Baking Specifics: Bread typically bakes at 350-375°F (175-190°C), with internal doneness at 190-200°F (88-93°C). Cookies need 350-375°F (175-190°C). Cakes vary: 325-350°F (163-175°C) for delicate cakes, up to 375°F (190°C) for denser cakes. Pastries often require higher temps: 400-425°F (200-220°C) for puff pastry.

Weather Temperature Guide

Understanding temperature ranges helps with travel planning and weather interpretation:

• Below 0°F (-18°C): Dangerous cold. Exposed skin can freeze in minutes. Multiple layers essential.
• 0-32°F (-18 to 0°C): Freezing cold. Snow likely. Winter coat, hat, gloves required.
• 32-50°F (0-10°C): Cold. Light jacket needed. Possible frost.
• 50-65°F (10-18°C): Cool to mild. Sweater or light jacket comfortable.
• 65-75°F (18-24°C): Pleasant. Ideal outdoor temperature for most activities.
• 75-85°F (24-29°C): Warm. Shorts and t-shirt weather. Stay hydrated.
• 85-95°F (29-35°C): Hot. Limit midday sun exposure. Air conditioning recommended.
• Above 95°F (35°C): Very hot. Heat exhaustion risk. Minimize outdoor activities.

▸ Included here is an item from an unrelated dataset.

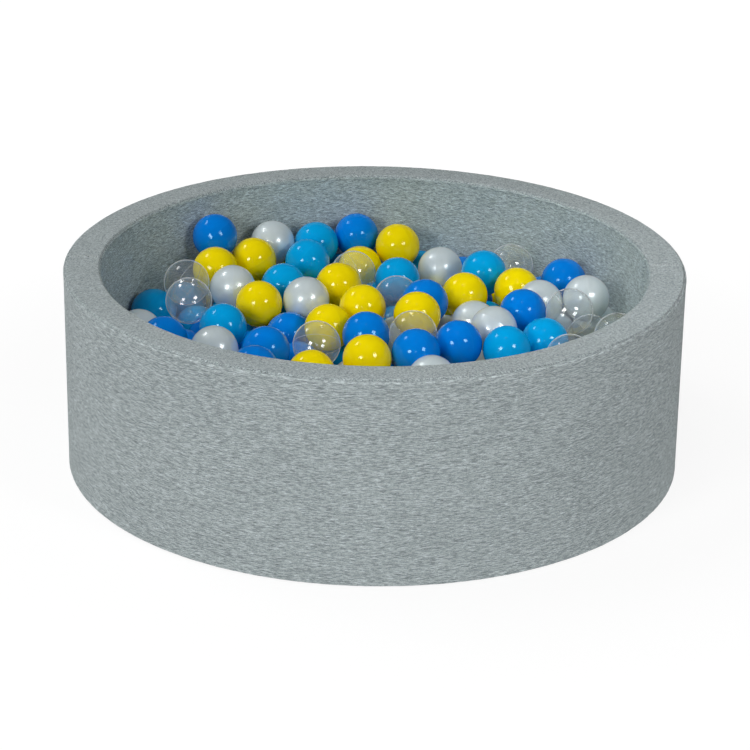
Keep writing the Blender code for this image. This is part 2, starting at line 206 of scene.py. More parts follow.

Remember that humidity dramatically affects perceived temperature. 85°F (29°C) with 70% humidity feels much hotter than dry 95°F (35°C). Wind chill makes cold temperatures feel colder—30°F (-1°C) with 20 mph winds feels like 17°F (-8°C).

Quick Mental Math for Temperature

While our converter provides exact conversions, these mental math shortcuts help with quick estimates:

Celsius to Fahrenheit (approximate): Double the Celsius temperature and add 30. Example: 20°C = (20 × 2) + 30 = 70°F (exact: 68°F). This works well for typical weather temperatures.

Fahrenheit to Celsius (approximate): Subtract 30 and halve the result. Example: 80°F = (80 - 30) ÷ 2 = 25°C (exact: 26.7°C). Again, accurate enough for everyday purposes.

Key Reference Points to Memorize: 0°C = 32°F (freezing), 10°C = 50°F (cool), 20°C = 68°F (room temp), 30°C = 86°F (hot), 40°C = 104°F (very hot), 100°C = 212°F (boiling). Memorizing these anchors makes estimation much easier.